Cummings pointed out that most of the groups initially limited themselves to working in two dimensions, which kept them from solving the puzzle.

“The only thing that stopped you was the rule you made up yourself,” Cummings said.

He said the goal of the workshop is to allow participants to come up with ideas, uninhibited by rules or constraints, without fear of criticism that kills creativity.

To that end, each group then received two random words or phrases, which had to be combined into a product of some kind — no matter how outlandish. The product could be anything imaginable.

One group of high school students selected “musical instrument” and “food preparation.” Right away, ideas began to fly. Blurting out ideas as they came, the girls began to sketch ideas on paper, from a trumpet that boils water to a clarinet that doubles as a seasoning tool. (The girls decided to call their imaginary company “Dinnertainment.”)

Riley Hageman, a freshman at Lakeland High School, admitted she had thought the workshop would be dull. She didn’t expect to draw and create in a collaborative setting.

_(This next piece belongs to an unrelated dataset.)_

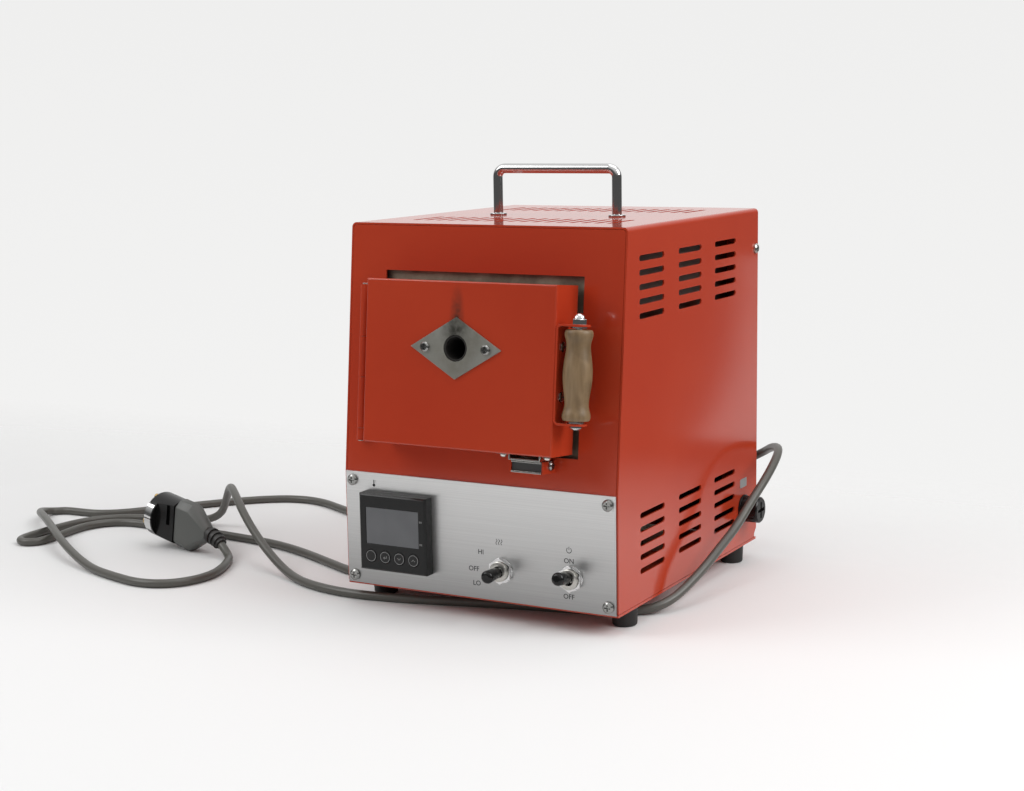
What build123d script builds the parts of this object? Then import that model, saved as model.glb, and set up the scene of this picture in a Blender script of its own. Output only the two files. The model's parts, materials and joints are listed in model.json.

“I thought we would watch a slideshow,” she said with a laugh. “But this is fun.”

Her fellow Lakeland High School freshman, Zoe Gephart, said the open-ended nature of the task made it easier to cook up ideas quickly.

“It’s such a broad range,” she said.

The real goal of these exercises, Cummings said, is to encourage the participants to examine problems with a different mindset than usual — not just in the workshop, but in their daily lives.

“It’s really interesting for me to see the girls get so excited,” Cummings said. “When they leave, they’re much more open minded, without worrying about criticism. They’re willing to try and look at things differently.”